1) De-barb the hook and slide on the Y-Tube Eyes N Tube onto the hook shank so the tungsten eyes point backwards. Place the hook into the vise.
2) Temporarily slide the Eyes N Tube forward. Tie in the tail materials in layered fashion so the orange bucktail is sandwiched between the squirrel tail. Tie in two strands of pearlescent Crystal Flash on top of the shank. The finished tail should be sparse and about 1.5 times the length of the shank. Build up a neat tapered thread ball from the base of the tail to a point on the shank even with the hook point.
3) Build up an even layer of tying thread just in front of the tapered thread ball. Apply a thin coat of head cement or superglue onto the thread wraps. Roll the Y-Tube Eyes N Tube so they angle above the shank. Slide the Y-Tube Eyes N Tube tight against the tapered thread ball. Cover the plastic tube of the Y-Tube Eyes N Tube with tying thread locking the eyes into position. Cover the balance of the hook with tying thread and build up a neat tapered thread ramp to the Y-Tube Eyes N Tube.

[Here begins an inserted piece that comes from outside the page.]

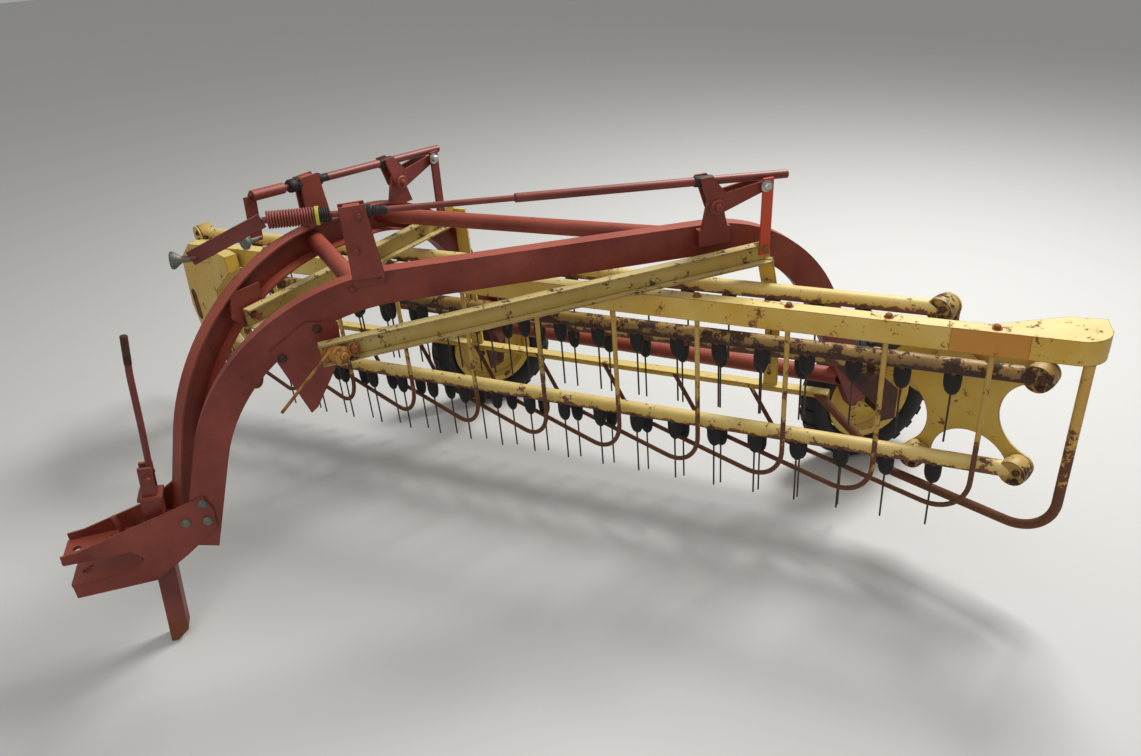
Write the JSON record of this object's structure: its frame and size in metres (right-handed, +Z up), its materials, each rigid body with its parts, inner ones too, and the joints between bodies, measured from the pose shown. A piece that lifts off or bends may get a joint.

4) Invert the hook in the jaws or by rotating the vise. Select two reasonably narrow jungle cock feathers. Strip away the flue from the base of the feather. Tie in the prepared jungle cock eyes by the stripped stems along the sides of the shank so the feathers face shinny side up. Squashing the stems flat eases the tie in process. The bottom of the prepared feather should be approximately even with the base of the tail materials.
5) Tie in a sparse layered clump of red squirrel tail and bucktail fibres at the mid-point so the tips extend roughly half way up the tail. Cover the butts of the mid-wing material and build up a neat thread taper to the hook eye. Distribute the mid-point wing equally around the hook point.
6) Tie in a sparse layered clump of red squirrel tail and bucktail fibres to form the wing. The tips of the wing should reach back to the bend of the hook. As with the mid-wing distribute the hair around the hook point.
7) Tie in the jungle cock cheeks so the tips of the feather reach the point of the hook. Build a neat tapered head, whip finish and apply head cement.